(Dataset entries)
◇ ◇ ◇ ◇
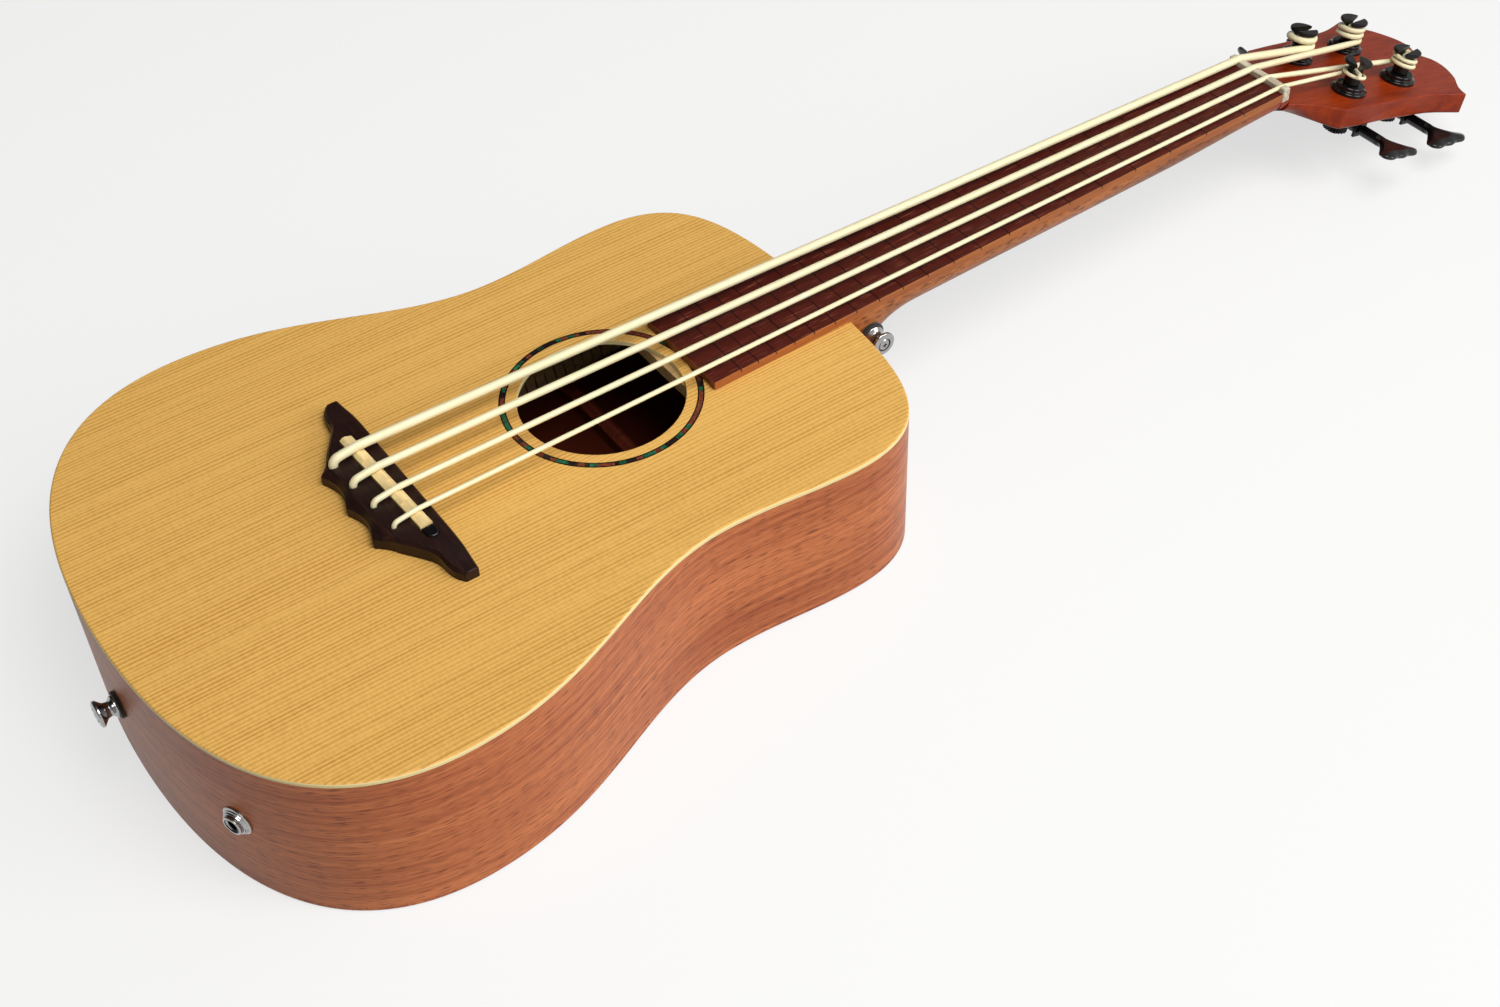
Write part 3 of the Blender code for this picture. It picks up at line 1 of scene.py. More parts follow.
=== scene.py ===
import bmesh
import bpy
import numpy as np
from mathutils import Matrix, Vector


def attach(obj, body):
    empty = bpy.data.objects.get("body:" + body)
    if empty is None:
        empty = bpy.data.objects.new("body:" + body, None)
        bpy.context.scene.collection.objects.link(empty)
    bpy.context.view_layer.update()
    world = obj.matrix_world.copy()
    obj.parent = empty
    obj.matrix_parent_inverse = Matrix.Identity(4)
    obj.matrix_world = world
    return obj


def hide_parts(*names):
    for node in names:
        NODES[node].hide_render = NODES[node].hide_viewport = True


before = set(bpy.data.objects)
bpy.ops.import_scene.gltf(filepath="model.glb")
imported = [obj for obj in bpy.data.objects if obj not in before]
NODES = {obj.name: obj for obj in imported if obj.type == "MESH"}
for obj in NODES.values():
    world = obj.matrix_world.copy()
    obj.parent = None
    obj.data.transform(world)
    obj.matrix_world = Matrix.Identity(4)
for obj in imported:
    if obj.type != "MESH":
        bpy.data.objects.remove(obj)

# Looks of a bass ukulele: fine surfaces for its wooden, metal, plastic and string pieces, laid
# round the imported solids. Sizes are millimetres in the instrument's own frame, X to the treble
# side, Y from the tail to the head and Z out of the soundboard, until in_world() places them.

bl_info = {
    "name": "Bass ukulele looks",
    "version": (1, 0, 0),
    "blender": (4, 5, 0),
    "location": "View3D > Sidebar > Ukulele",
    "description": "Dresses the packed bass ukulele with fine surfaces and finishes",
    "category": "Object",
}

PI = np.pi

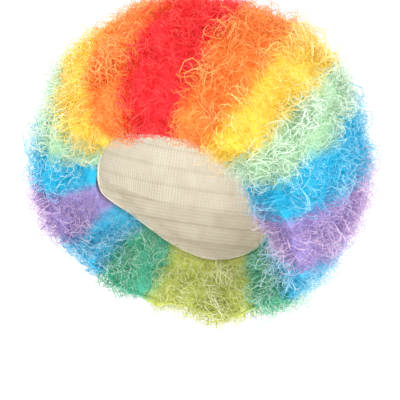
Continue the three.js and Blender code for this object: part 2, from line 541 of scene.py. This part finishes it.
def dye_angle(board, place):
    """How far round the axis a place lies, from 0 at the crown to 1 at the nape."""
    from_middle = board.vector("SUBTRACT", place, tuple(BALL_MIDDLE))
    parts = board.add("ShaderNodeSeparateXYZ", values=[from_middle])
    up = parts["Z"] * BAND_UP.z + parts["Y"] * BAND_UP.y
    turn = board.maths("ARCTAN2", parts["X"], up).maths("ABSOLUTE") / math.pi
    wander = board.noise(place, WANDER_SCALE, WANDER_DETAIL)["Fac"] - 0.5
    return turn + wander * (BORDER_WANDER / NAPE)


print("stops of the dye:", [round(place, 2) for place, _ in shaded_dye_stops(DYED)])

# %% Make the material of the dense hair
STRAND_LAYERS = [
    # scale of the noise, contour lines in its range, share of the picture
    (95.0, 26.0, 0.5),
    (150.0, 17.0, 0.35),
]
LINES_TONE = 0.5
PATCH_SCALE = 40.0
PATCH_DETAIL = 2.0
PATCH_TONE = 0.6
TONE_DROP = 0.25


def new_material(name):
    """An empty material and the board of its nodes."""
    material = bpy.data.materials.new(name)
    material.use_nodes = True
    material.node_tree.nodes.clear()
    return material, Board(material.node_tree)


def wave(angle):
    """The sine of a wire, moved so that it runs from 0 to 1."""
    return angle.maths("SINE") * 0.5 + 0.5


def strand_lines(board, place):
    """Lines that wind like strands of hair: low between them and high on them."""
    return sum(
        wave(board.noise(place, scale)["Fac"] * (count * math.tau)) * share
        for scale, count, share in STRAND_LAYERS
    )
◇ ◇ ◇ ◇
» Given exercise:
The lines to be given again exactly are those from the one containing "Continue the three.js" up to and including the one containing "return turn +".

» Response below:
Continue the three.js and Blender code for this object: part 2, from line 541 of scene.py. This part finishes it.
def dye_angle(board, place):
    """How far round the axis a place lies, from 0 at the crown to 1 at the nape."""
    from_middle = board.vector("SUBTRACT", place, tuple(BALL_MIDDLE))
    parts = board.add("ShaderNodeSeparateXYZ", values=[from_middle])
    up = parts["Z"] * BAND_UP.z + parts["Y"] * BAND_UP.y
    turn = board.maths("ARCTAN2", parts["X"], up).maths("ABSOLUTE") / math.pi
    wander = board.noise(place, WANDER_SCALE, WANDER_DETAIL)["Fac"] - 0.5
    return turn + wander * (BORDER_WANDER / NAPE)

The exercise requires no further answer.